The problem, he explains, is that there’s essentially no one in a position to implement a new architecture along these lines. There’s no real national governance of the payments system in the US; while it has historically been overseen by the Federal Reserve Banks, newer developments like the Durbin amendment capping debit interchange fees gave all the regulatory power to the Federal Reserve Board in Washington. If debit transactions had been governed by the regional banks all along, he writes, “arguably, the Reserve Banks would never have allowed non-par clearing and settlement for inter-bank debit card payments.”
But there’s a strong deregulatory impetus within the Federal Reserve system, and most governors have been quite enthusiastic about the idea of getting the Fed out of the business of clearing and settlement and payments regulation. The banks innovated credit and debit cards, which are very popular, so what’s the need? Summers concludes:
The Federal Reserve Board is not interested in leading or guiding the development of clearing and settlement capabilities for payments in the digital economy. Moreover, the Federal Reserve Board is satisfied to give up the Reserve Banks’ operational leverage as providers of inter-bank clearing and settlement services.
And if the Fed won’t do it, there’s no realistic way that the private sector is going to get its act together and implement something as ambitious as IFT on its own — the collective-action problems make such a cooperative endeavor effectively impossible.
Which means that the only possible way that we’re going to get IFT in this country is if Congress acts, and passes an act mandating that the Fed build an IFT system.
Congress has done this kind of thing before: in 1974, it created the National Commission of Electronic Fund Transfers, which in turn guided the development of the US payments system for decades. It needs to do so again — with the Fed playing a central role in drafting the legislation. In the meantime, says Summers, the least that the Fed can do is to just start taking payments innovation seriously, including non-bank players who are building platforms which might revolutionize the way we all send money to each other.
The Federal Reserve Board should develop a special-purpose bank charter for providers of specialized payment services, allowing in particular for the inclusion of non-banks that are payment system innovators and payment method providers in the nation’s money and banking system for payments.
This kind of invisible plumbing is rarely sexy, and it certainly doesn’t get a lot of votes, but it’s crucially important, and could easily create tens if not hundreds of billions of dollars in value for the economy every year.

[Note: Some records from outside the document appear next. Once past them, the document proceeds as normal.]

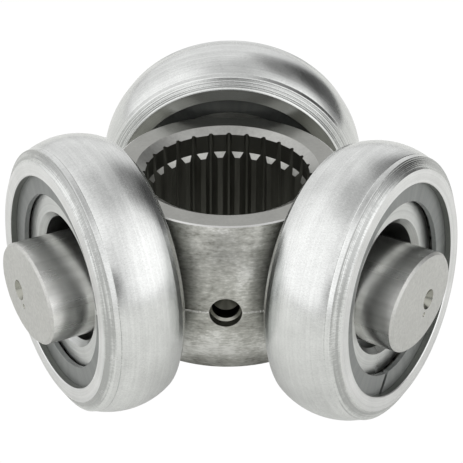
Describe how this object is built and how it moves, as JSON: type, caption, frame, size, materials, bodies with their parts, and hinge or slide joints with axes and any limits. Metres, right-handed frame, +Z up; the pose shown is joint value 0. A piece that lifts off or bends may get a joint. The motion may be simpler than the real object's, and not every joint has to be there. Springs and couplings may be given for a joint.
{
  "type": "tripod joint",
  "caption": "Splined tripod joint spider for a sliding constant-velocity joint, with a crowned needle-bearing roller on each elliptical trunnion.",
  "frame": {"origin": "on the hub's spline axis, in the plane of the trunnions", "axes": "+Z up along the spline axis towards the counterbore; +Y along the rear trunnion; the left and right trunnions at 210 and 330 degrees"},
  "size_m": [0.0798, 0.0747, 0.0481],
  "materials": {
    "forged_steel": "machined forging, satin",
    "roller_steel": "ground and satin finished",
    "ring_steel": "ground",
    "needle_steel": "polished",
    "spring_steel": "dark phosphated, satin"
  },
  "bodies": {
    "spider": {"spider": "forged_steel"},
    "ring_rear": {"inner_ring_rear": "ring_steel"},
    "roller_rear": {"outer_roller_rear": "roller_steel", "outer_washer_rear": "spring_steel", "inner_washer_rear": "spring_steel"},
    "needles_rear": {"needle_rollers_rear": "needle_steel"},
    "ring_left": {"inner_ring_left": "ring_steel"},
    "roller_left": {"outer_roller_left": "roller_steel", "outer_washer_left": "spring_steel", "inner_washer_left": "spring_steel"},
    "needles_left": {"needle_rollers_left": "needle_steel"},
    "ring_right": {"inner_ring_right": "ring_steel"},
    "roller_right": {"outer_roller_right": "roller_steel", "outer_washer_right": "spring_steel", "inner_washer_right": "spring_steel"},
    "needles_right": {"needle_rollers_right": "needle_steel"}
  },
  "joints": [
    {"name": "slide_rear", "type": "slide", "parent": "spider", "child": "ring_rear", "axis": [0, 1, 0], "range_m": [-0.0009, 0.0054]},
    {"name": "spin_rear", "type": "hinge", "parent": "ring_rear", "child": "roller_rear", "pos_m": [0, 0.02783, 0.00065], "axis": [0, 0.9921, 0.1253], "continuous": true},
    {"name": "needle_orbit_rear", "type": "hinge", "parent": "ring_rear", "child": "needles_rear", "pos_m": [0, 0.02783, 0.00065], "axis": [0, 0.9921, 0.1253], "continuous": true},
    {"name": "slide_left", "type": "slide", "parent": "spider", "child": "ring_left", "axis": [-0.866, -0.5, 0], "range_m": [-0.0011, 0.0072]},
    {"name": "spin_left", "type": "hinge", "parent": "ring_left", "child": "roller_left", "pos_m": [-0.02259, -0.01304, 0.00075], "axis": [-0.866, -0.5, 0.0129], "continuous": true},
    {"name": "needle_orbit_left", "type": "hinge", "parent": "ring_left", "child": "needles_left", "pos_m": [-0.02259, -0.01304, 0.00075], "axis": [-0.866, -0.5, 0.0129], "continuous": true},
    {"name": "slide_right", "type": "slide", "parent": "spider", "child": "ring_right", "axis": [0.866, -0.5, 0], "range_m": [-0.0014, 0.0063]},
    {"name": "spin_right", "type": "hinge", "parent": "ring_right", "child": "roller_right", "pos_m": [0.0237, -0.01368, 0.00073], "axis": [0.8644, -0.499, 0.0621], "continuous": true},
    {"name": "needle_orbit_right", "type": "hinge", "parent": "ring_right", "child": "needles_right", "pos_m": [0.0237, -0.01368, 0.00073], "axis": [0.8644, -0.499, 0.0621], "continuous": true}
  ],
  "couplings": [
    {"joint": "needle_orbit_rear", "follows": "spin_rear", "ratio": 0.5372},
    {"joint": "needle_orbit_left", "follows": "spin_left", "ratio": 0.5372},
    {"joint": "needle_orbit_right", "follows": "spin_right", "ratio": 0.5372}
  ]
}
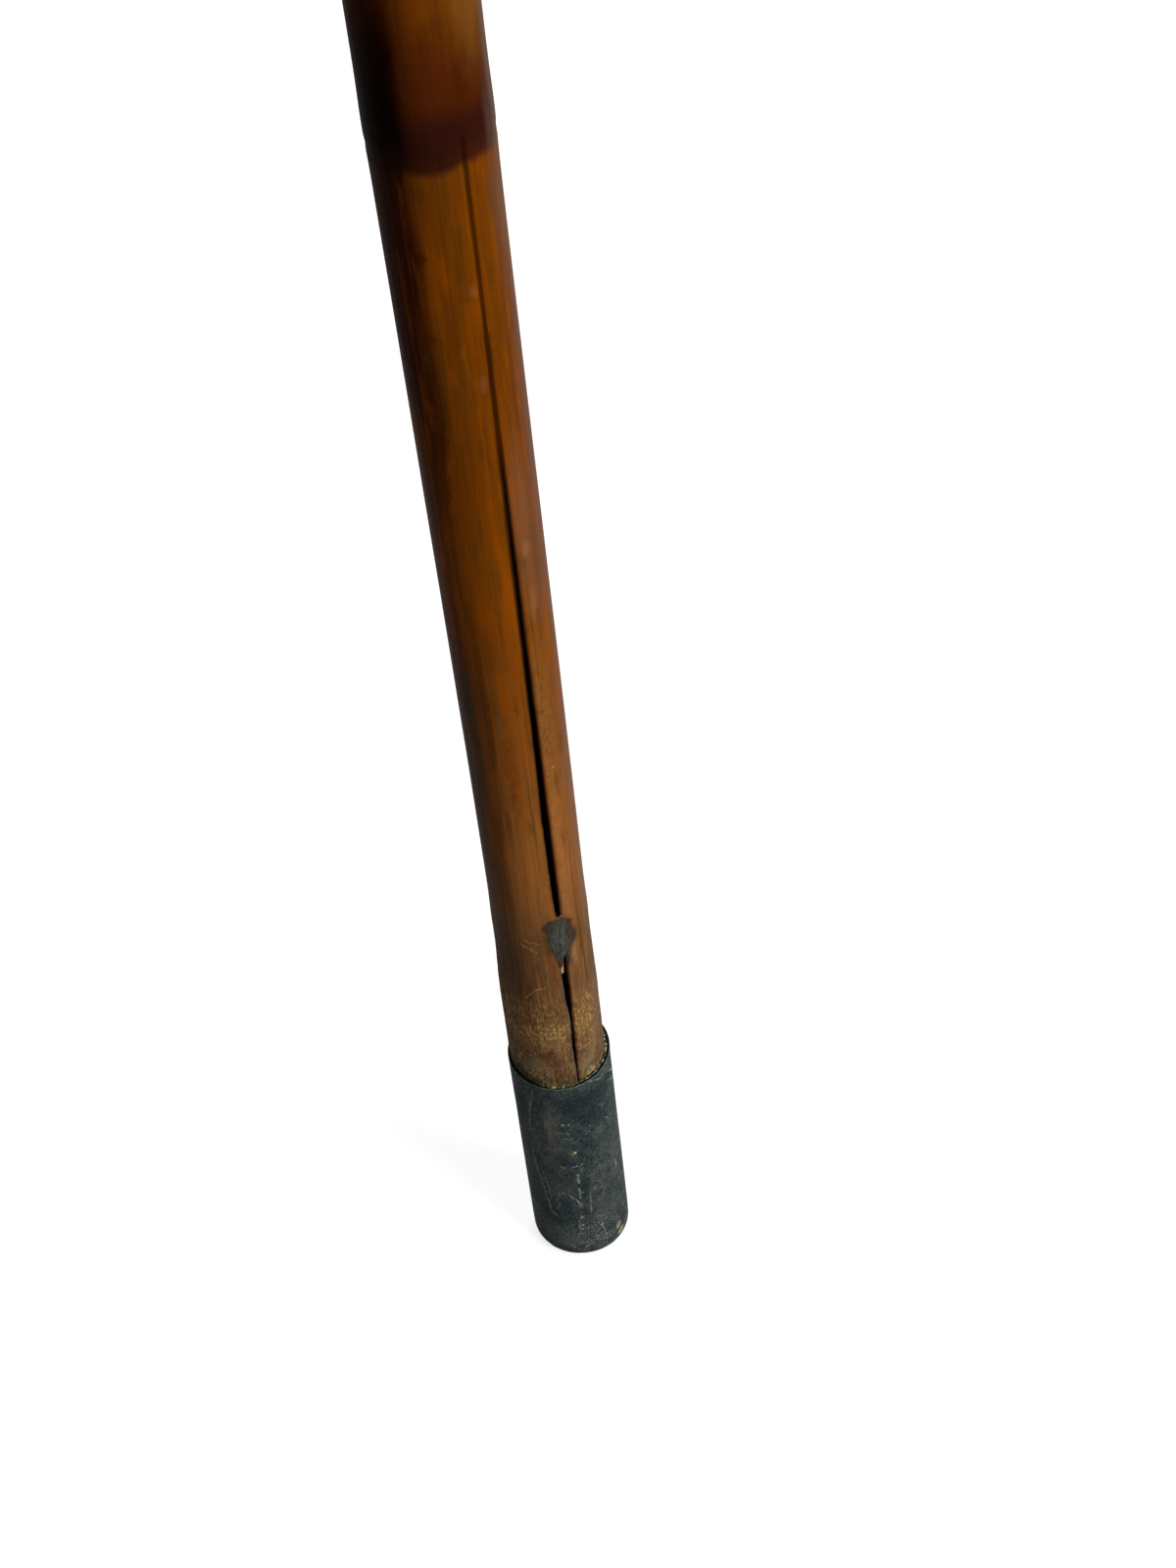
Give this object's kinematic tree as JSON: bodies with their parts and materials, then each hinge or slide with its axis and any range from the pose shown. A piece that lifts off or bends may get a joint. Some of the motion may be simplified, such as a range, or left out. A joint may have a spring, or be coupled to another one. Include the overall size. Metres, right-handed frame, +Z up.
{
  "type": "walking cane",
  "caption": "Straight walking cane: a cracked bamboo culm with a filled scar, in a blackened metal ferrule, under a carved hardwood knob.",
  "frame": {"origin": "centre of the ferrule's flat base, where the cane's tip meets the ground", "axes": "+Z up the cane towards the knob, -Y towards the side with the crack, X across"},
  "size_m": [0.048, 0.048, 0.9001],
  "materials": {
    "bamboo": "orange-brown varnish over bamboo, glossy above, worn matte near the ferrule, toasted at the nodes and down the left side",
    "blackened_metal": "blackened sheet metal, satin, scratched and rubbed",
    "brass": "dull worn pin ends",
    "hardwood": "dark stained hardwood, rubbed to a soft shine",
    "dowel_wood": "raw pale dowel, matte",
    "glue": "crumbly old glue, dull olive-beige",
    "putty": "dried dark filler, matte and lumpy"
  },
  "bodies": {
    "root": {"ferrule": "blackened_metal", "ferrule_glue": "glue", "ferrule_pin": "brass", "tip_plug": "dowel_wood", "culm": "bamboo", "scar_filler": "putty", "knob_dowel": "dowel_wood", "collar": "blackened_metal", "collar_pin_lower": "brass", "collar_pin_upper": "brass", "knob": "hardwood"}
  },
  "joints": []
}
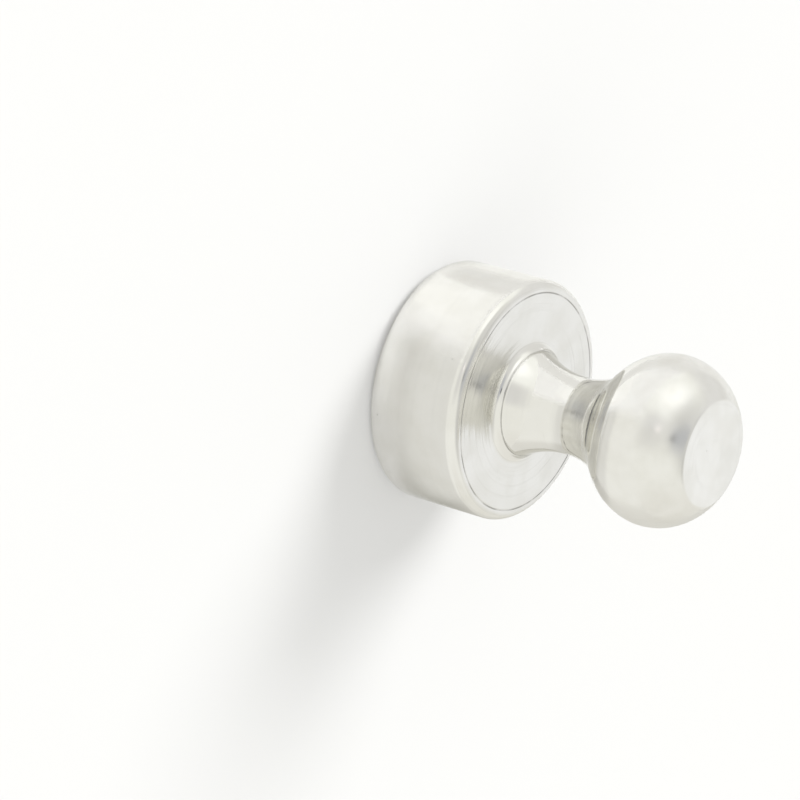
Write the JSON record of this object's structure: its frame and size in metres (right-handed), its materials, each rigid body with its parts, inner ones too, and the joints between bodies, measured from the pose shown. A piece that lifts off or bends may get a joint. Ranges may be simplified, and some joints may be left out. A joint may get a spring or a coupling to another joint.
{
  "type": "magnetic push pin",
  "caption": "Nickel-plated push pin with a waisted neck, a round flat-topped head and a disc magnet set in its foot.",
  "frame": {"origin": "centre of the foot's face that holds to a steel board", "axes": "+Z along the pin's axis, from the magnet's face up to the head's flat end; +X and +Y are any two square to it"},
  "size_m": [0.012, 0.012, 0.016],
  "materials": {
    "plated_body": "satin nickel plating on turned steel, with fine turning marks on the flat faces",
    "plated_magnet": "bright nickel plating"
  },
  "bodies": {
    "root": {"pin_body": "plated_body", "disc_magnet": "plated_magnet"}
  },
  "joints": []
}
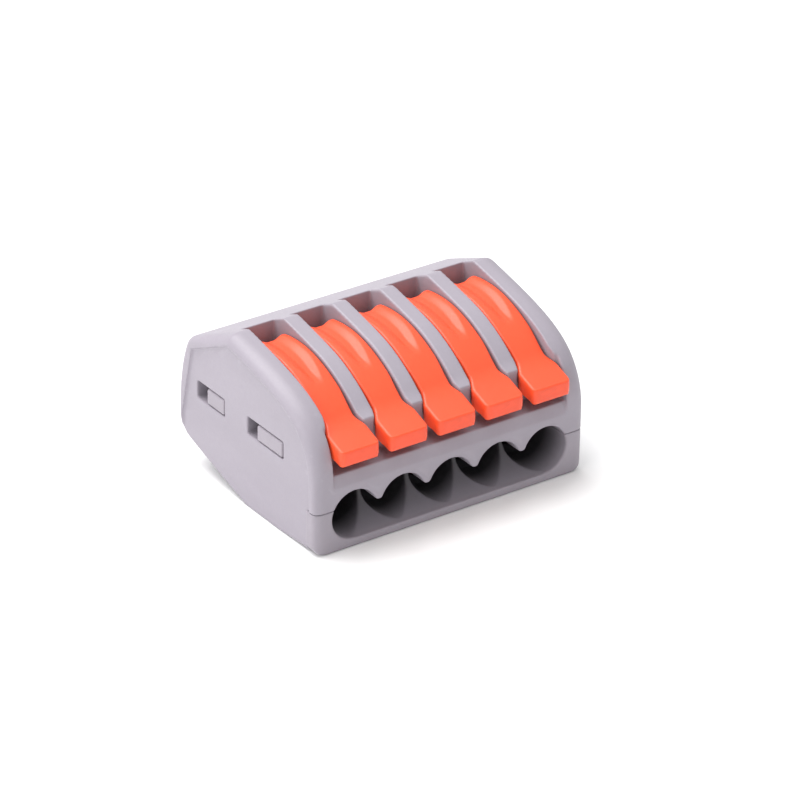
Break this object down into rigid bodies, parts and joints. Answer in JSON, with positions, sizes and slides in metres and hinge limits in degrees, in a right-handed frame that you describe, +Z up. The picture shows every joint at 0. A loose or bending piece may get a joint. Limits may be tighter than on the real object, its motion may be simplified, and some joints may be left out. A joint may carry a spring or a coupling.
{
  "type": "lever wire connector",
  "caption": "Splicing connector in a grey snap-together housing, with a row of flip-up levers over front wire entries that open spring clamps on a shared busbar.",
  "frame": {"origin": "middle of the underside: the centre of the bounding box in X and Y, at the lowest face", "axes": "+X across the row of poles, +Y from the wire entries to the back, +Z up; the wire entries face -Y"},
  "size_m": [0.0266, 0.021, 0.0145],
  "materials": {
    "housing_plastic": "satin moulded nylon, pale lilac grey",
    "base_plastic": "satin moulded nylon, pale lilac grey",
    "lever_plastic": "satin moulded plastic, orange",
    "spring_steel": "rolled strip",
    "tinned_copper": "tin-plated copper"
  },
  "bodies": {
    "root": {"housing": "housing_plastic", "base": "base_plastic", "busbar": "tinned_copper", "clamp_spring_1": "spring_steel", "clamp_spring_2": "spring_steel", "clamp_spring_3": "spring_steel", "clamp_spring_4": "spring_steel", "clamp_spring_5": "spring_steel"},
    "lever_1": {"lever_1": "lever_plastic"},
    "lever_2": {"lever_2": "lever_plastic"},
    "lever_3": {"lever_3": "lever_plastic"},
    "lever_4": {"lever_4": "lever_plastic"},
    "lever_5": {"lever_5": "lever_plastic"},
    "cage_1": {"spring_cage_1": "spring_steel"},
    "cage_2": {"spring_cage_2": "spring_steel"},
    "cage_3": {"spring_cage_3": "spring_steel"},
    "cage_4": {"spring_cage_4": "spring_steel"},
    "cage_5": {"spring_cage_5": "spring_steel"}
  },
  "joints": [
    {"name": "lever_1_tilt", "type": "hinge", "parent": "root", "child": "lever_1", "pos_m": [-0.00944, 0.0009, 0.0112], "axis": [-1, 0, 0], "range_deg": [0, 90]},
    {"name": "lever_2_tilt", "type": "hinge", "parent": "root", "child": "lever_2", "pos_m": [-0.00472, 0.0009, 0.0112], "axis": [-1, 0, 0], "range_deg": [0, 90]},
    {"name": "lever_3_tilt", "type": "hinge", "parent": "root", "child": "lever_3", "pos_m": [0, 0.0009, 0.0112], "axis": [-1, 0, 0], "range_deg": [0, 90]},
    {"name": "lever_4_tilt", "type": "hinge", "parent": "root", "child": "lever_4", "pos_m": [0.00472, 0.0009, 0.0112], "axis": [-1, 0, 0], "range_deg": [0, 90]},
    {"name": "lever_5_tilt", "type": "hinge", "parent": "root", "child": "lever_5", "pos_m": [0.00944, 0.0009, 0.0112], "axis": [-1, 0, 0], "range_deg": [0, 90]},
    {"name": "cage_1_flex", "type": "hinge", "parent": "root", "child": "cage_1", "pos_m": [-0.00944, 0.00675, 0.00785], "axis": [1, 0, 0], "range_deg": [0, 12.5]},
    {"name": "cage_2_flex", "type": "hinge", "parent": "root", "child": "cage_2", "pos_m": [-0.00472, 0.00675, 0.00785], "axis": [1, 0, 0], "range_deg": [0, 12.5]},
    {"name": "cage_3_flex", "type": "hinge", "parent": "root", "child": "cage_3", "pos_m": [0, 0.00675, 0.00785], "axis": [1, 0, 0], "range_deg": [0, 12.5]},
    {"name": "cage_4_flex", "type": "hinge", "parent": "root", "child": "cage_4", "pos_m": [0.00472, 0.00675, 0.00785], "axis": [1, 0, 0], "range_deg": [0, 12.5]},
    {"name": "cage_5_flex", "type": "hinge", "parent": "root", "child": "cage_5", "pos_m": [0.00944, 0.00675, 0.00785], "axis": [1, 0, 0], "range_deg": [0, 12.5]}
  ],
  "couplings": [
    {"joint": "cage_1_flex", "follows": "lever_1_tilt", "ratio": 0.13888},
    {"joint": "cage_2_flex", "follows": "lever_2_tilt", "ratio": 0.13888},
    {"joint": "cage_3_flex", "follows": "lever_3_tilt", "ratio": 0.13888},
    {"joint": "cage_4_flex", "follows": "lever_4_tilt", "ratio": 0.13888},
    {"joint": "cage_5_flex", "follows": "lever_5_tilt", "ratio": 0.13888}
  ]
}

The fact that the market hasn’t done it is a very clear market failure; and where there’s a very clear market failure, the government — in the form of Congress and the Federal Reserve — should step in.
Should, but won’t. More’s the pity.
@ RBA… in a 5% world a trillion in float would be worth something… in a 0% world it’s not worth the trouble.
@ Felix… debit transactions memo post in a matter of minutes at my small mutual bank. True the funds don’t move until the next business day but if you are a merchant knowing the money is comming in tomorrow as sure as the sun will rise is pretty much as good as actually having it.
It would be nice if I could text a neice or nephew $10 on their birthday. If I can text $10 to a desaster releif effort why can’t I do it to a relitive on the other coast?